* [SET PROBLEM]
For the listing below, give the count of lines containing "imported", and no other text.
### RECORDED INFORMATION
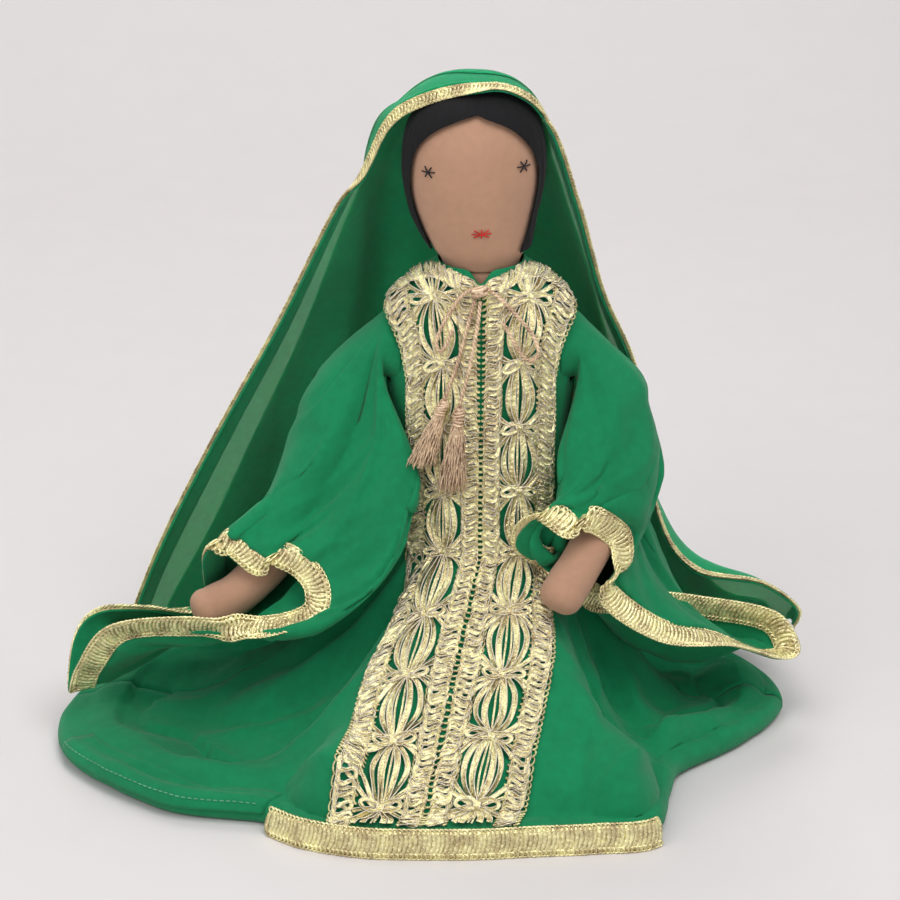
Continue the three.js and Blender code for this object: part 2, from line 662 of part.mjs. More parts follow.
function lace(side) {
  const length = lace_bodice_length + lace_slope_length - 1.4 * braid_width;
  const cells = Math.round(length / lace_pitch);
  const index = new Map();
  const flat = [];
  const faces = [];
  for (let c = 0; c < cells; c += 1) {
    const ids = cell_points.map((p) => {
      const key = `${p.x.toFixed(4)} ${(p.y + c).toFixed(4)}`;
      if (!index.has(key)) {
        index.set(key, flat.length);
        flat.push([p.x, ((p.y + c) / cells) * length]);
      }
      return index.get(key);
    });
    cell_faces.forEach((f) => faces.push(f.map((k) => ids[k])));
  }
  const edges = new Map();
  for (const [a, b, c] of faces) {
    [[a, b], [b, c], [c, a]].forEach(([p, q]) => edges.set(`${p} ${q}`, [p, q]));
  }
  const reach = lace_pitch / 8;
  const points = [];
  for (const height of [lace_gap + lace_thickness, lace_gap]) {
    for (const [across, run] of flat) {
      const step = reach / lace_width;
      const du = laceSurface(side, across + step, run).sub(laceSurface(side, across - step, run));
      const above = laceSurface(side, across, Math.max(run - reach, 0));
      const dv = laceSurface(side, across, run + reach).sub(above);
      const n = du.cross(dv).normalize().multiplyScalar(-side * height);
      points.push(laceSurface(side, across, run).add(n));
    }
  }
  const out = [];
  const n = flat.length;
  const add = (a, b, c) => out.push(...(side > 0 ? [a, c, b] : [a, b, c]));
  faces.forEach(([a, b, c]) => {
    add(a, b, c);
    add(n + a, n + c, n + b);
  });
  edges.forEach(([p, q]) => {
    if (!edges.has(`${q} ${p}`)) {
      add(p, n + q, q);
      add(p, n + p, n + q);
    }
  });
  return geometry(points, out);
}

// Tie: routes of its four cords from the knot, with the tassels on the two hanging ends
const tie_knot_point = [-1, -29.8, 247];
const tie_end_right_route = [
  [-3.2, -30.5, 243], [-5.5, -31.6, 234], [-8.5, -32.2, 222],
  [-12, -32.6, 209], [-15.5, -33, 199], [-17.6, -33.2, 192.5],
];
const tie_end_left_route = [
  [-0.6, -31.2, 242.6], [-1.6, -34.6, 233], [-3.6, -36, 221],
  [-6, -36.6, 208], [-8.8, -37, 197], [-10.4, -37.2, 190.5],
];
const bow_right_route = [
  [-5, -28.4, 247.6], [-10.5, -29.6, 243.5], [-15.5, -31, 236], [-19.5, -31.6, 228.5], [-21.5, -32.2, 221.5],
  [-19.6, -33.4, 217.5], [-16.6, -33.2, 221.5], [-13.8, -32.6, 229],
];
const bow_left_route = [
  [3, -28.4, 248], [8.5, -29.8, 244], [15.5, -31.2, 237], [22, -31.6, 229.5],
  [26.6, -31.6, 221.5], [27.4, -31.8, 215], [23.6, -32.6, 212.4], [19.2, -33, 216.5],
  [14.6, -33, 224.5], [10.6, -32.8, 232],
];

function cordTube(route) {
  const curve = new THREE.CatmullRomCurve3(route.map((p) => V(...p)));
  const section = new THREE.Shape();
  for (let k = 0; k < 8; k += 1) {
    const a = (k / 8) * 2 * Math.PI;
    const [x, y] = [Math.cos(a) * cord_diameter / 2, Math.sin(a) * cord_diameter / 2];
    if (k) {
      section.lineTo(x, y);
    } else {
      section.moveTo(x, y);
    }
  }
  const steps = Math.round(curve.getLength() / (2.4 * cord_diameter));
  return new THREE.ExtrudeGeometry(section, { steps, extrudePath: curve, bevelEnabled: false });
}

// Tassel: a bound head over a skirt of threads with shallow flutes
const tassel_shares = [
  [0, 0.2], [0.03, 0.5], [0.1, 0.62], [0.16, 0.45], [0.21, 0.42], [0.3, 0.62], [0.6, 0.85], [1, 1],
];
const tassel_flutes = 9;
const tassel_flat_share = 0.6;
const tassel_lean_shares = [-0.22, -0.06];

function tassel(route, lean) {
  const [x, y, z] = route[route.length - 1];
  const steps = 2 * tassel_flutes;
  return stuffed(tassel_shares.map(([drop, wide_share]) => {
    const r = wide_share * tassel_radius;
    const ring = [];
    for (let j = 0; j < steps; j += 1) {
      const a = -(j / steps) * 2 * Math.PI;
      const flute = 1 - (j % 2) * 0.12 * drop;
      const hang = drop * tassel_length;
      const deep = r * tassel_flat_share * flute;
      ring.push(V(x + lean * hang + r * flute * Math.cos(a), y + deep * Math.sin(a), z - seam_gap - hang));
    }
    return ring;
  }));
}

const [knot_x, knot_y, knot_z] = tie_knot_point;
const tie_knot = mergeVertices(
  new THREE.SphereGeometry(knot_radius, 12, 8).deleteAttribute('normal').deleteAttribute('uv')
    .scale(1, 0.7, 0.8).translate(knot_x, knot_y, knot_z),
);

// Limbs, each cut by the larger piece that it is sewn to
const grown_torso = toSolid(stuffed(torso_shares.map(([z, a, b, n]) => {
  const [wide_part, deep_part] = [a * torso_half_width + seam_gap, b * torso_half_depth + seam_gap];
  return levelRing(z * neck_height, wide_part, deep_part, 0, body_steps, n);
})));
const sleeve_grids = [sleeve_right_grid, sleeve_left_grid];
const sleeve_rooms = sleeve_grids.map((grid) => (
  toSolid(layer(grid, -cloth - seam_gap, 2 * seam_gap, true, true))
));
const sleeves = sleeve_grids.map((grid) => layer(grid, -cloth, 0, true, true));
const cuff_braids = sleeve_grids.map((grid, i) => {
  const high = braid_gap + cuff_braid_thickness;
  const band = toSolid(layer(grid, braid_gap, high, true, true, sleeve_rows - 1, sleeve_rows));
  return cut(band, sleeve_rooms[i]);
});
const dress_room = toSolid(layer(dress_grid, -cloth - seam_gap, seam_gap, true, true));
const laces = [-1, 1].map((side) => cut(toSolid(lace(side)), dress_room, ...sleeve_rooms));
const arm_root = cutter(new THREE.BoxGeometry(2 * arm_seat, wide, wide), 0, 0, 0);
const arms = [arm_right_shares, arm_left_shares].map((shares, i) => (
  cut(toSolid(limb(armStations(shares), 11)), arm_root, sleeve_rooms[i])
));
const leg_floor = ground.translate([0, 0, 2 * seam_gap]);
const legs = [-1, 1].map((side) => {
  const [x, y] = [side * hip[0], hip[1]];
  const turned = [-1, -0.5, 0, 0.5, 1].map((share) => (
    grown_torso.translate([-x, -y, 0]).rotate([0, 0, share * hip_swing]).translate([x, y, 0])
  ));
  return cut(toSolid(limb(legStations(side), 9)), leg_floor, ...turned);
});

// Hem braid: only across the front, where it faces the eye
const hem_braid_high = seam_gap + braid_thickness;
const hem_ring = toSolid(layer(dress_grid, seam_gap, hem_braid_high, true, true, dress_rows.length - 2));
const behind_hem = back_half.translate([0, -hem_braid_share * skirt_front, 0]);
const hem_braid = cut(hem_ring, ground, behind_hem);

const colours = {
  skin: [0xbf9477, 0.85, 0],
  hair: [0x141316, 0.9, 0],
  dress: [0x0e8a50, 0.8, 0],
  veil: [0x138a53, 0.8, 0],
  lace: [0xcdb566, 0.4, 0.6],
  braid: [0xd3bd74, 0.4, 0.6],
  tie: [0xb9937a, 0.6, 0.2],
};

const group = new THREE.Group();

function addPiece(name, colour, shape) {
  const [color, roughness, metalness] = colours[colour];
  const piece = new THREE.Mesh(shape, new THREE.MeshStandardMaterial({ color, roughness, metalness }));
  piece.name = name;
  group.add(piece);
}

addPiece('torso', 'skin', torso);
addPiece('head', 'skin', head);
addPiece('hair', 'hair', hair);
addPiece('arm_right', 'skin', arms[0]);
addPiece('arm_left', 'skin', arms[1]);
addPiece('leg_right', 'skin', legs[0]);
addPiece('leg_left', 'skin', legs[1]);
addPiece('dress_front', 'dress', dress_front);
addPiece('dress_back', 'dress', dress_back);
addPiece('sleeve_right', 'dress', sleeves[0]);
addPiece('sleeve_left', 'dress', sleeves[1]);
addPiece('hem_braid', 'braid', hem_braid);
addPiece('cuff_braid_right', 'braid', cuff_braids[0]);
addPiece('cuff_braid_left', 'braid', cuff_braids[1]);
addPiece('lace_right', 'lace', laces[0]);
addPiece('lace_left', 'lace', laces[1]);
addPiece('veil', 'veil', layer(veil_grid, 0, cloth, false, false));
addPiece('veil_braid', 'braid', veil_braid);
addPiece('tie_knot', 'tie', tie_knot);
addPiece('bow_right', 'tie', cordTube(bow_right_route));
addPiece('bow_left', 'tie', cordTube(bow_left_route));
addPiece('tie_end_right', 'tie', cordTube(tie_end_right_route));
addPiece('tie_end_left', 'tie', cordTube(tie_end_left_route));
addPiece('tassel_right', 'tie', tassel(tie_end_right_route, tassel_lean_shares[0]));
addPiece('tassel_left', 'tie', tassel(tie_end_left_route, tassel_lean_shares[1]));

export default group;
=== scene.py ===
"""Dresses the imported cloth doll: stuffed skins, dress, openwork lace, braid, tie and veil, with a plain stage."""

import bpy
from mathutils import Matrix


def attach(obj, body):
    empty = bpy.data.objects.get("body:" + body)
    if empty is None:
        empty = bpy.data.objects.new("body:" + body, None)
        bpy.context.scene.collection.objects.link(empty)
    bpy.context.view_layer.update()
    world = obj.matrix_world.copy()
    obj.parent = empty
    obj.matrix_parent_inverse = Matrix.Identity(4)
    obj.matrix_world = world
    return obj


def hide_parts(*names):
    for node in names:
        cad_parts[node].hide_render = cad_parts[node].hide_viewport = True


bl_info = {
    "name": "Seated Cloth Doll",
    "version": (1, 0, 0),
    "blender": (4, 5, 0),
    "location": "View3D > Sidebar > Doll",
    "description": "Stuffed skins, dress, openwork lace, braid, tie and veil on the packed doll",
    "category": "Object",
}

import math

import bmesh
import bpy
import numpy as np
from bpy.props import FloatProperty, FloatVectorProperty, IntProperty, PointerProperty
from mathutils import Vector, noise
from mathutils.bvhtree import BVHTree

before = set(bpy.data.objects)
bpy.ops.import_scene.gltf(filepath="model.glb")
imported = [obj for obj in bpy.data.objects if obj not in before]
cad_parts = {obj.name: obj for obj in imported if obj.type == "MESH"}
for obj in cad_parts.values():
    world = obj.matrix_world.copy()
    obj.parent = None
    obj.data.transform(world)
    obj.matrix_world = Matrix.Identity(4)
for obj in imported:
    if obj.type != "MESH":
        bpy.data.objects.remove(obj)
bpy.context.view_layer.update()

MM = 0.001
TAU = 2 * math.pi
SIDES = ((-1, "right"), (1, "left"))

# Sizes in millimetres that the CAD part is built from too
TORSO_HALF_WIDTH, TORSO_HALF_DEPTH, NECK_HEIGHT = 46.0, 34.0, 252.0
HEAD_HEIGHT, HEAD_HALF_WIDTH, HEAD_HALF_DEPTH, HEAD_LEAN = 90.0, 32.5, 27.0, -3.5
HAIR = 2.2
ARM_RADIUS, ARMHOLE_RADIUS, ARMHOLE_HEIGHT, ARM_SEAT, LEG_RADIUS = 12.5, 16.5, 206.0, 36.0, 17.0
CLOTH, BODICE_HALF_WIDTH, BODICE_HALF_DEPTH, LAP = 0.9, 47.5, 28.5, 106.0
SPREAD, SKIRT_FRONT, FOLD_DEPTH, FOLD_COUNT = 200.0, 138.0, 4.5, 11
ROLL_HEIGHT, ROLL_SHARE, ROLL_WIDTH = 17.0, 0.82, 0.16
SEAM_GAP, LAYER_GAP, REACH = 0.3, 1.2, 200.0
LACE_WIDTH, LACE_GAP, LACE_PITCH, LACE_THICKNESS = 46.0, 2.4, 33.0, 1
BRAID_WIDTH, VEIL_BRAID_WIDTH, BRAID_THICKNESS = 12.0, 5.0, 1.6
VEIL_TOP = 347.0
CORD = 2.2
TASSEL_LENGTH, TASSEL_RADIUS = 38.0, 5.5

# Its forms: places and reaches are shares of the sizes above, from the top or the armhole on
HIP = (0.42 * TORSO_HALF_WIDTH, -0.45 * TORSO_HALF_DEPTH)
FOOT = (1.56 * TORSO_HALF_WIDTH, -3.2 * TORSO_HALF_DEPTH)
LEG_SWELL = [0.9, 1, 0.94, 0.86, 0.88, 0.9, 0.55]
LEG_LENGTH = 0.92
HEM_REACH = [
    0.8, 0.78, 0.72, 0.6, 0.45, 0.36, 0.32, 0.31, 0.31, 0.31, 0.32, 0.36, 0.44, 0.58, 0.8, 1,
    1.09, 1.12, 1.03, 0.93, 0.79, 0.77, 0.74, 0.705, 0.69, 0.69, 0.72, 0.76, 0.66, 0.6, 0.64, 0.72,
]
BODICE = [
    [1, 0.45, 0.72], [0.985, 0.6, 0.8], [0.95, 0.82, 0.9], [0.91, 0.97, 0.97],
    [0.82, 1, 1], [0.66, 0.93, 1], [0.5, 0.89, 1.01], [0.42, 0.92, 1.05],
]
TORSO = [
    [0, 0.87, 0.88, 2.4], [0.05, 1, 1, 2.3], [0.16, 0.98, 0.97, 2.2], [0.37, 0.78, 0.74, 2], [0.6, 0.78, 0.7, 2],
    [0.77, 0.8, 0.68, 2.2], [0.86, 0.78, 0.64, 2.2], [0.915, 0.7, 0.58, 2], [0.955, 0.48, 0.51, 2],
    [1, 0.39, 0.485, 2],
]
HEAD = [
    [0, 0.58, 0.64], [0.04, 0.62, 0.68], [0.12, 0.74, 0.78], [0.3, 0.9, 0.91], [0.51, 1, 1],
    [0.716, 0.955, 0.98], [0.86, 0.78, 0.82], [0.952, 0.5, 0.55], [0.99, 0.16, 0.18],
]
FACE = [
    [-0.6, -0.3], [-0.6, 0.075], [-0.76, 0.22], [-0.92, 0.4], [-0.93, 0.56], [-0.82, 0.7], [-0.53, 0.81],
    [-0.04, 0.885], [0.18, 0.87], [0.54, 0.81], [0.82, 0.7], [0.94, 0.56],
    [0.91, 0.4], [0.8, 0.22], [0.66, 0.075], [0.66, -0.3],
]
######
* [FULL OUTPUT]
4